Scientists prepare aquatic biodiversity map for western United States
When it comes to the preservation of aquatic endangered species, scientists have historically struggled to come up with a cohesive index reflecting the full spectrum of biodiversity in ecosystems. But researchers based in Boise, Idaho have been busy preparing a massive aquatic biodiversity map containing information on thousands of species inhabiting rivers and streams of western United States. The team, led by biologist Dan Isaak of the U.S. Forest Service, hope to have the first Aquatic Environmental DNA Atlas ready for the public by next summer.
According to Isaak, “it’s kind of the Holy Grail for biologists to know what a true biodiversity map looks like. To have that formatted digitally so you can do lots of science with it will be transformative in terms of quality of information we’ll have to conserve species.”
Such an aquatic biodiversity map could be incredibly useful in land management decision making as well as how to allocate financial resources. Isaak suggests taking these surveys on an annual basis to allow experts to chart how ecosystems change over time. Quickly evolving technology now allows scientists to identify organisms by DNA using a small water sample. Soon, they will be able to identify multiple species using a single test.
“It’s just been an ongoing revelation,” says Isaak. “It still seems like magic to me that you can go take a water sample and you have instruments powerful enough to discern what species are present.”

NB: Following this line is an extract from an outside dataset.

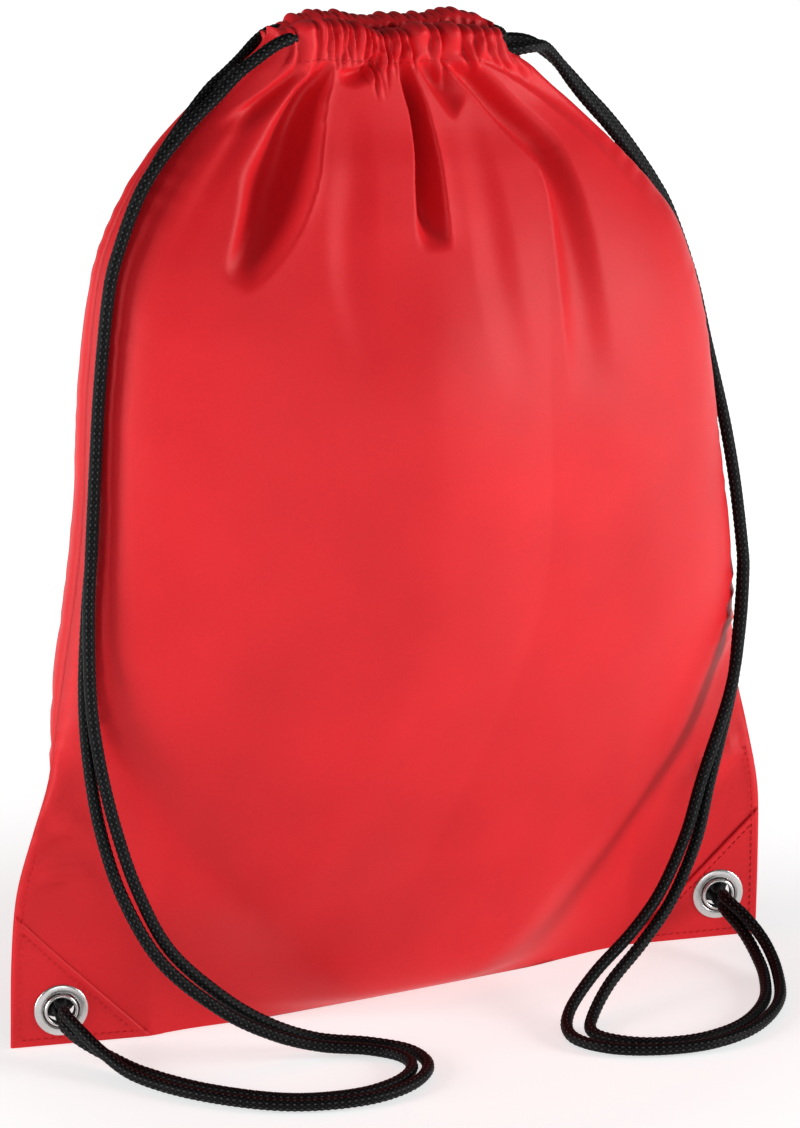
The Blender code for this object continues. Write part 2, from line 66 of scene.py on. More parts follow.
WIDTHS = ((0, 1.0), (0.10, 0.997), (0.17, 0.987), (0.24, 0.956), (0.30, 0.928), (0.36, 0.914),
          (0.45, 0.884), (0.53, 0.855), (0.60, 0.834), (0.66, 0.822), (0.73, 0.802),
          (0.82, 0.755), (0.87, 0.696), (0.92, 0.607), (0.965, 0.502), (1.0, 0.405),
          (1.02, 0.355), (1.04, 0.315), (1.055, 0.29))
LEANS = ((0, 0.0), (0.12, 0.001), (0.30, 0.004), (0.52, 0.006), (0.72, 0.003), (0.82, 0.0),
         (0.92, -0.003), (1.0, -0.004), (1.055, -0.005))
# Each cloth: its fullest depth, the share of it at each height, how blunt its cross-section is,
# and the height of its hem's top edge along X, in millimetres
FRONT = {
    "facing": -1, "full": 0.064,
    "depths": ((0, 0.01), (0.03, 0.34), (0.10, 0.52), (0.25, 0.74), (0.38, 0.87), (0.50, 0.95),
               (0.62, 1.0), (0.70, 0.98), (0.77, 0.92), (0.82, 0.83), (0.87, 0.71),
               (0.92, 0.56), (0.96, 0.41), (1.0, 0.30), (1.03, 0.262), (1.055, 0.252)),
    "powers": ((0, 1.6), (0.12, 1.5), (0.26, 0.95), (0.38, 0.60), (0.46, 0.5), (0.97, 0.5),
               (1.0, 0.36), (1.03, 0.2), (1.055, 0.18)),
    "top": ((-49, 421.0), (-43, 422.8), (-36, 423.3), (-30, 422.4), (-23, 420.8), (-17, 419.2),
            (-12, 417.0), (-6, 416.4), (0, 416.8), (6, 417.5), (14, 416.2), (23, 415.4),
            (31, 414.0), (38, 412.6), (48, 410.0)),
}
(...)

Michael Schwartz, director of the Forest Service National Genomics Center for Wildlife and Fish Conservation in Missoula, Montana, notes that the findings of such a study could raise entirely new questions, such as as the presence of potentially threatening species. “Any time science undertakes large projects like this, they payouts can be in directions you don’t expect.”
The Aquatic Environmental DNA Atlas for the western U.S. began with a project known as the Bull Trout Environmental DNA Atlas which covered just Montana, Idaho, Oregon, Nevada, and Washington. That study revealed bull trout to inhabit areas it was previously thought not to exist. A more comprehensive, census-style understanding of aquatic species populations will be crucial to the success of environmental preservation projects, particularly as climate change continues to alter the landscape.
Isaak is also involved with a project known as The Cold Water Climate Shield which aims to identify water bodies that could serves as refuge for cold water species like the bull trout as the climate continues to warm. The Cold Water Climate Shield and Aquatic Environmental DNA Atlas can work in tandem to identify which species exist in which areas and which may need new homes in the near future.